Interesting points @ycombinator around having it in a separate repository. I agree it might even benefit us to make sure elastic-package can be used independent of integrations which must be the case. I think this is also a question around timing. In the beginning it would probably have been easier to have it in integrations for both teams as we made breaking changes and would have adjusted the apm package directly. At one point, apm should have full control over the package like it does today. So maybe it would have been easier to get started in integrations and then take it into the apm repo. Interestingly @axw suggest to bring it to integrations long term which is also fine with me.

For me the take aways are:

  • We need to have more / better CI checks on package-storage to make sure it does not matter where a package comes from. We cannot assume it was built in integrations
  • elastic-package must work in any file structure
  • Everyone building packages should use elastic-package

So maybe it would have been easier to get started in integrations and then take it into the apm repo.

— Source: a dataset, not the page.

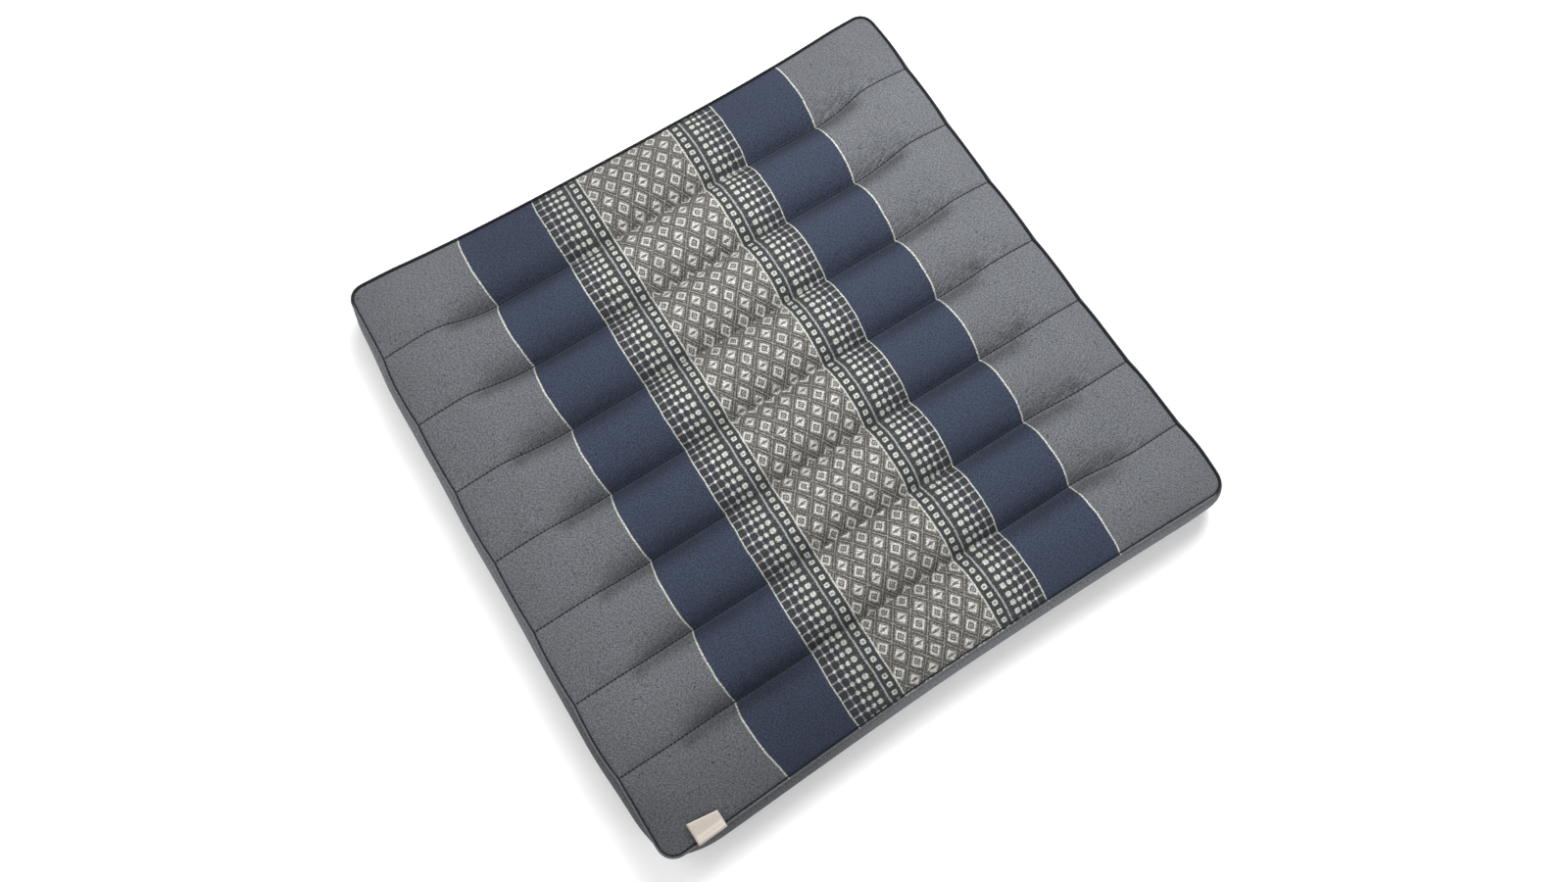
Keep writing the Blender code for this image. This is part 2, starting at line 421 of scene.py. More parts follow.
def roundCorner(x, y, reachX, reachY):
    # moves points of the square panel onto the round-cornered one, with the way out there
    radius = form["cornerRadius"]
    p = (np.abs(x) - (reachX - radius)) / radius
    q = (np.abs(y) - (reachY - radius)) / radius
    inCorner = (p > 0.0) & (q > 0.0)
    pRound = p * np.sqrt(np.maximum(1.0 - q * q / 2.0, 0.0))
    qRound = q * np.sqrt(np.maximum(1.0 - p * p / 2.0, 0.0))
    onSide = p > 0.999
    outX = np.where(inCorner, signOf(x) * pRound, np.where(onSide, signOf(x), 0.0))
    outY = np.where(inCorner, signOf(y) * qRound, np.where(onSide, 0.0, signOf(y)))
    newX = np.where(inCorner, signOf(x) * (reachX - radius * (1.0 - pRound)), x)
    newY = np.where(inCorner, signOf(y) * (reachY - radius * (1.0 - qRound)), y)
    return newX, newY, outX, outY


# The cover: one closed skin, quilted, boxed and filled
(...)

Interestingly @axw suggest to bring it to integrations long term which is also fine with me.

Just a small clarification: I'm not suggesting we do that, I was just saying it would be a little less painful after we no longer have to maintain standalone as well as Fleet-managed apm-server. I think it would still be a pain to have the package and code in separate repos, since it would make it more difficult to develop and test changes that involve changing both.

Anyway, we agree on the key takeaways.

Fixed in #1012